А ты живешь еще, не умираешь,
работаешь, валяешь дурака
и даже вот — поди ж ты! — вспоминаешь
несчастного того снеговика.



* * *

Ржавый кран над железной дорогой
накренился, стрелу вознося,
пузырясь, зарастая осокой,
что водою затоплена вся.

Ожиданье жары. Неживая
полоса горизонта.

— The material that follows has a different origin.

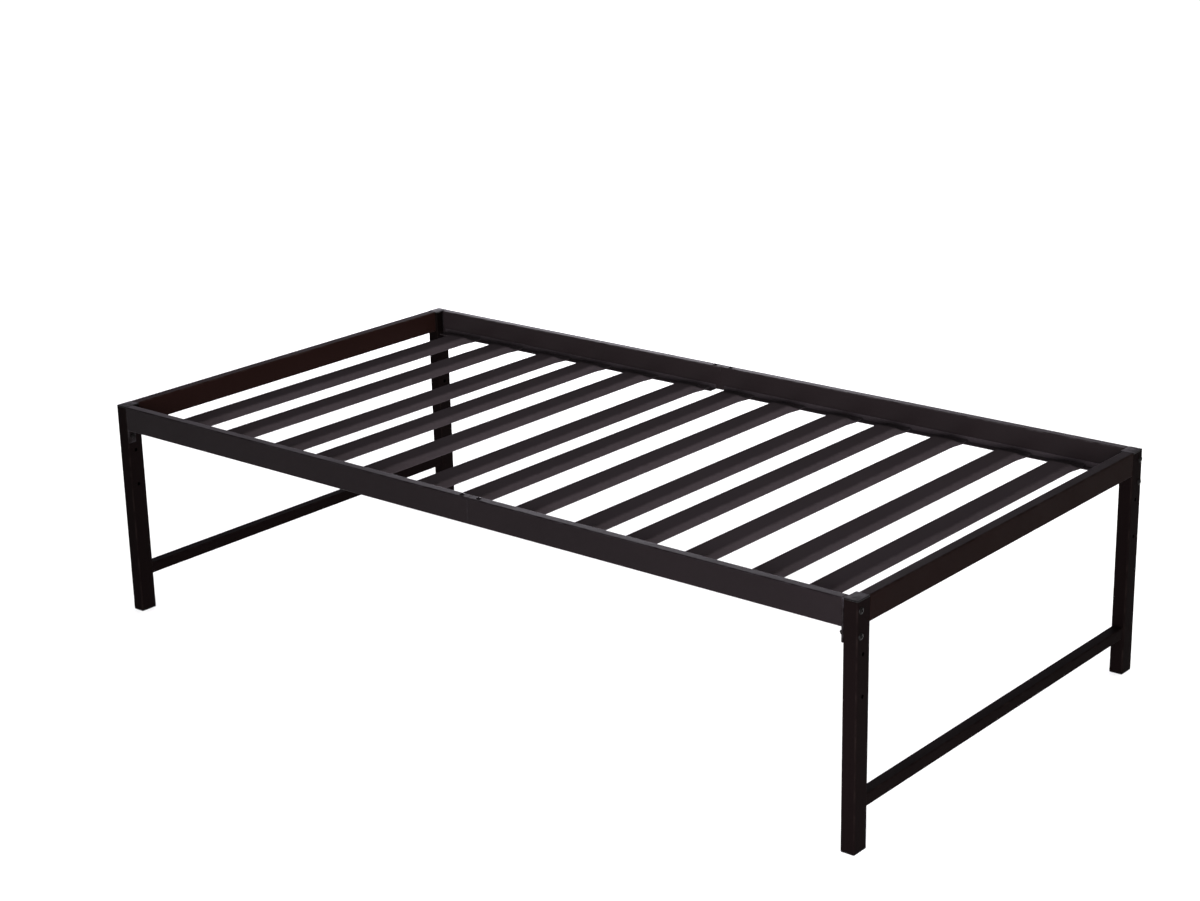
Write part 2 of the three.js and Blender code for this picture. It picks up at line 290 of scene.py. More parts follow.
def powder_coat(name, colour, wear_and_highlight_colour, roughness, specular, wear_and_highlight=0.5):
    """Baked powder paint: orange peel, soft clouds of tone and sheen, dust specks, and lighter edges, partly
    rubbed wear and partly painted highlight.
    """
    finish = Finish(name, roughness, specular)
    clouds = finish.spread(finish.noise(3.0, detail=4, roughness=0.6), 0.35, 0.65)
    toned = finish.mix(clouds, tinted(colour, 0.93), tinted(colour, 1.07))
    specks = finish.spread(finish.noise(420), 0.68, 0.76, to_high=0.35)
    dusted = finish.mix(specks, toned, tinted(colour, 1.9))
    # Lighter edges: partly rubbed wear, partly a painted highlight where the edges would catch light.
    rubbed_and_highlit = finish.spread(finish.edge(), 0.35, 1.0, to_high=wear_and_highlight)
    patches = finish.spread(finish.noise(38, detail=3, roughness=0.65), 0.4, 0.66)
    painted = finish.mix(finish.times(rubbed_and_highlit, patches), dusted, wear_and_highlight_colour)
    cloudy = finish.noise(11, detail=4, roughness=0.6)
    sheen = finish.spread(cloudy, 0.3, 0.7, to_low=roughness - 0.03, to_high=roughness + 0.04)
    peel = finish.bump(finish.noise(330, detail=3, roughness=0.55), distance=0.35 * MM, strength=0.35)
    waves = finish.bump(finish.noise(26), distance=1.2 * MM, strength=0.05, under=peel)
    return finish.join(painted, sheen, waves)


def moulded_plastic(name, colour):
    """Fine spark-eroded texture, slightly scuffed."""
    finish = Finish(name, roughness=0.55, specular=0.06)
    streaks = finish.noise(60, detail=4, roughness=0.7, stretch=(1, 1, 4))
    scuffs = finish.spread(streaks, 0.5, 0.75, to_high=0.7)
    toned = finish.mix(scuffs, colour, tinted(colour, 2.2))
    sheen = finish.spread(finish.noise(90, detail=3), 0.3, 0.7, to_low=0.45, to_high=0.68)
    grain = finish.bump(finish.noise(1400), distance=0.2 * MM, strength=0.5)
    return finish.join(toned, sheen, grain)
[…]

Ручей
и брусника… Громада трамвая
провалилась в горячий репей.

Торопясь, закрываешься дверцей,
отъезжаешь с заправки — туда,
в яркий мир, — оставляя вертеться
двух стрекоз у пустого пруда.



* * *

Я хожу гулять теперь с коляской туда, где за последними деревьями парка
кончается город, распадаясь на какие-то боксы, кирпичные башни,
одинокие новостройки,
сижу на теплом камне на берегу ручья, за которым начинается свалка
старых покрышек, тянутся гаражи, автостоянки, мойки.
Что такое счастье? — столько раз задумывался прежде над этим,
называл про себя его признаки и приметы,
а оно оказалось футбольным полем, заросшим одуванчиками и каким-то
летним
мелким зеленым сором… Вот, похоже, и все секреты.
Только в том и дело, что оно — не обстоятельство и не место, а соотношение
цвета и формы,
какой-то оттенок голубовато-серый на долгой стене бетонной,
гудок электрички, зеленое месиво красок, за которым угол платформы
проступает между могучим кустарником и промышленной зоной.